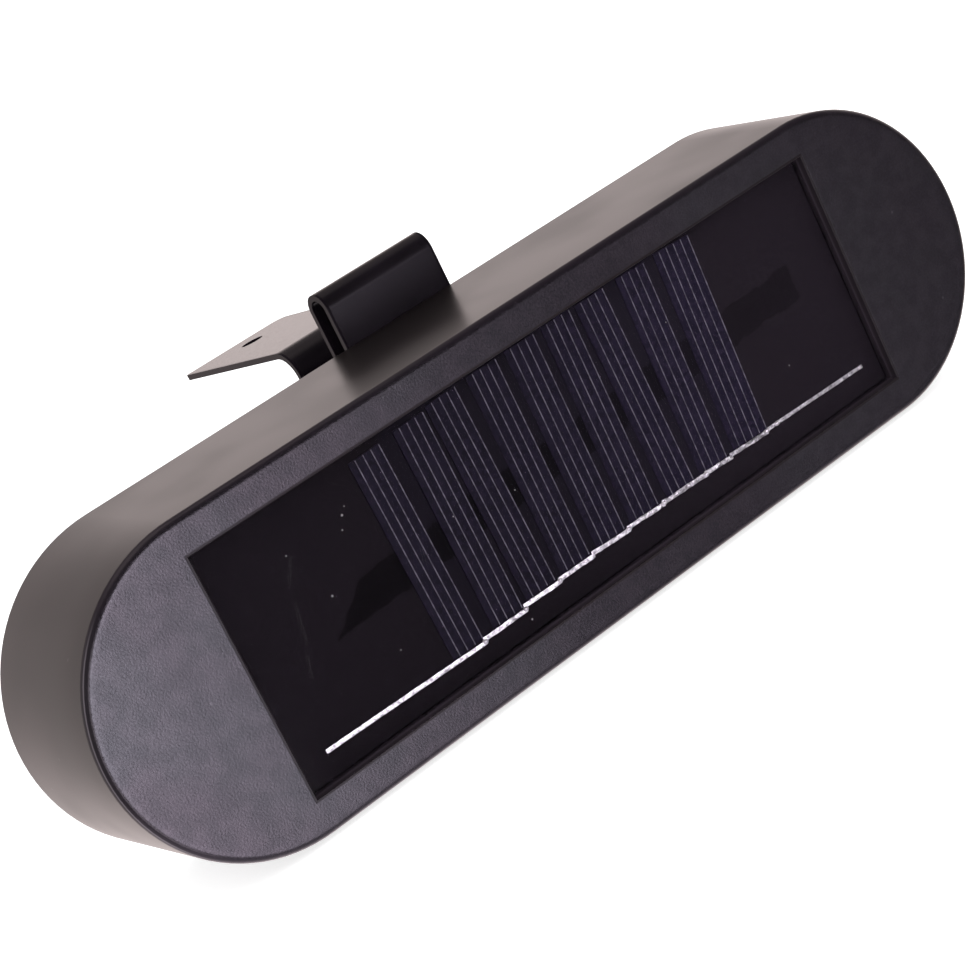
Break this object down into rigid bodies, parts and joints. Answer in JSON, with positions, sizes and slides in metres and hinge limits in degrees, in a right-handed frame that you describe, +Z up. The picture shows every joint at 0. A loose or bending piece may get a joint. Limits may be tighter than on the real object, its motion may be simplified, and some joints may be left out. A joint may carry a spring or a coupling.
{
  "type": "solar gutter light",
  "caption": "Long round-ended solar light with a panel in its front, a downward lamp in its underside and a bent strip behind it that hooks over a gutter's edge.",
  "frame": {"origin": "where the gutter's edge seats: the top of the hook's slot, in the middle of its width and of its clear gap", "axes": "+X along the case, to the right of someone who faces the panel, +Y from the panel's face back to the gutter, +Z up"},
  "size_m": [0.2068, 0.1069, 0.0733],
  "materials": {
    "case_plastic": "charcoal moulded plastic with a fine grain on the front face",
    "cover_plastic": "charcoal moulded plastic",
    "seal_rubber": "soft black rubber",
    "panel_resin": "clear gloss resin",
    "panel_black": "black solder mask",
    "glue": "soft grey adhesive",
    "silicon": "dark blue violet silicon",
    "silver_print": "fine printed silver",
    "tinned_ribbon": "bright tinned copper",
    "frosted_lens": "frosted milky plastic",
    "white_plastic": "white",
    "white_board": "white solder mask",
    "phosphor": "yellow phosphor gel",
    "zinc_screw": "zinc plated",
    "green_board": "green solder mask",
    "chip_black": "moulded epoxy",
    "ferrite": "dark ferrite",
    "capacitor_sleeve": "shrunk sleeve",
    "socket_plastic": "natural nylon",
    "switch_steel": "plated steel",
    "knob_plastic": "black moulded plastic",
    "battery_sleeve": "shrunk sleeve",
    "holder_plastic": "black moulded plastic",
    "spring_steel": "nickel plated",
    "lead_insulation": "soft insulation",
    "steel_screw": "stainless steel",
    "coated_steel": "satin dark bronze powder coat",
    "black_screw": "black zinc plated"
  },
  "bodies": {
    "light": {"front_housing": "case_plastic", "back_cover": "cover_plastic", "cover_seal": "seal_rubber", "panel_cover": "panel_resin", "panel_board": "panel_black", "panel_glue": "glue", "solar_cells": "silicon", "cell_lines": "silver_print", "silver_ribbon": "tinned_ribbon", "lamp_lens": "frosted_lens", "lens_seal": "seal_rubber", "reflector": "white_plastic", "lamp_board": "white_board", "lamp_chips": "white_plastic", "chip_phosphor": "phosphor", "lamp_screws": "zinc_screw", "control_board": "green_board", "board_chips": "chip_black", "board_coil": "ferrite", "board_capacitor": "capacitor_sleeve", "board_sockets": "socket_plastic", "board_screws": "zinc_screw", "switch_body": "switch_steel", "switch_seal": "seal_rubber", "battery_cell": "battery_sleeve", "battery_holder": "holder_plastic", "holder_pad": "glue", "battery_spring": "spring_steel", "battery_contacts": "spring_steel", "panel_leads": "lead_insulation", "battery_leads": "lead_insulation", "lamp_leads": "lead_insulation", "cover_screws": "steel_screw", "bracket_strip": "coated_steel", "bracket_screws": "black_screw"},
    "switch": {"switch_lever": "socket_plastic", "switch_knob": "knob_plastic"}
  },
  "joints": [
    {"name": "switch_slide", "type": "slide", "parent": "light", "child": "switch", "axis": [1, 0, 0], "range_m": [0, 0.003]}
  ]
}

+ + +

▶ [YOUR INSTRUCTIONS]: Word for word, restate all of the data shown above.

▶ [RESULT FOR THIS TASK]:
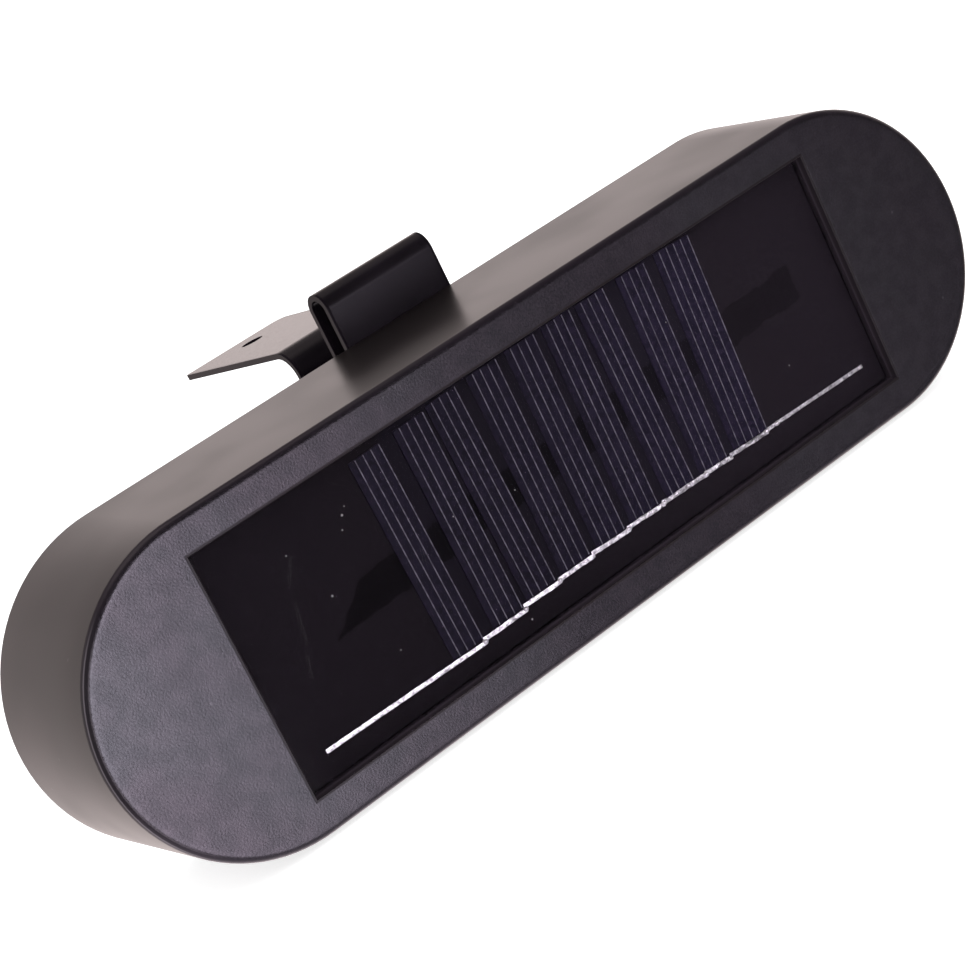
Break this object down into rigid bodies, parts and joints. Answer in JSON, with positions, sizes and slides in metres and hinge limits in degrees, in a right-handed frame that you describe, +Z up. The picture shows every joint at 0. A loose or bending piece may get a joint. Limits may be tighter than on the real object, its motion may be simplified, and some joints may be left out. A joint may carry a spring or a coupling.
{
  "type": "solar gutter light",
  "caption": "Long round-ended solar light with a panel in its front, a downward lamp in its underside and a bent strip behind it that hooks over a gutter's edge.",
  "frame": {"origin": "where the gutter's edge seats: the top of the hook's slot, in the middle of its width and of its clear gap", "axes": "+X along the case, to the right of someone who faces the panel, +Y from the panel's face back to the gutter, +Z up"},
  "size_m": [0.2068, 0.1069, 0.0733],
  "materials": {
    "case_plastic": "charcoal moulded plastic with a fine grain on the front face",
    "cover_plastic": "charcoal moulded plastic",
    "seal_rubber": "soft black rubber",
    "panel_resin": "clear gloss resin",
    "panel_black": "black solder mask",
    "glue": "soft grey adhesive",
    "silicon": "dark blue violet silicon",
    "silver_print": "fine printed silver",
    "tinned_ribbon": "bright tinned copper",
    "frosted_lens": "frosted milky plastic",
    "white_plastic": "white",
    "white_board": "white solder mask",
    "phosphor": "yellow phosphor gel",
    "zinc_screw": "zinc plated",
    "green_board": "green solder mask",
    "chip_black": "moulded epoxy",
    "ferrite": "dark ferrite",
    "capacitor_sleeve": "shrunk sleeve",
    "socket_plastic": "natural nylon",
    "switch_steel": "plated steel",
    "knob_plastic": "black moulded plastic",
    "battery_sleeve": "shrunk sleeve",
    "holder_plastic": "black moulded plastic",
    "spring_steel": "nickel plated",
    "lead_insulation": "soft insulation",
    "steel_screw": "stainless steel",
    "coated_steel": "satin dark bronze powder coat",
    "black_screw": "black zinc plated"
  },
  "bodies": {
    "light": {"front_housing": "case_plastic", "back_cover": "cover_plastic", "cover_seal": "seal_rubber", "panel_cover": "panel_resin", "panel_board": "panel_black", "panel_glue": "glue", "solar_cells": "silicon", "cell_lines": "silver_print", "silver_ribbon": "tinned_ribbon", "lamp_lens": "frosted_lens", "lens_seal": "seal_rubber", "reflector": "white_plastic", "lamp_board": "white_board", "lamp_chips": "white_plastic", "chip_phosphor": "phosphor", "lamp_screws": "zinc_screw", "control_board": "green_board", "board_chips": "chip_black", "board_coil": "ferrite", "board_capacitor": "capacitor_sleeve", "board_sockets": "socket_plastic", "board_screws": "zinc_screw", "switch_body": "switch_steel", "switch_seal": "seal_rubber", "battery_cell": "battery_sleeve", "battery_holder": "holder_plastic", "holder_pad": "glue", "battery_spring": "spring_steel", "battery_contacts": "spring_steel", "panel_leads": "lead_insulation", "battery_leads": "lead_insulation", "lamp_leads": "lead_insulation", "cover_screws": "steel_screw", "bracket_strip": "coated_steel", "bracket_screws": "black_screw"},
    "switch": {"switch_lever": "socket_plastic", "switch_knob": "knob_plastic"}
  },
  "joints": [
    {"name": "switch_slide", "type": "slide", "parent": "light", "child": "switch", "axis": [1, 0, 0], "range_m": [0, 0.003]}
  ]
}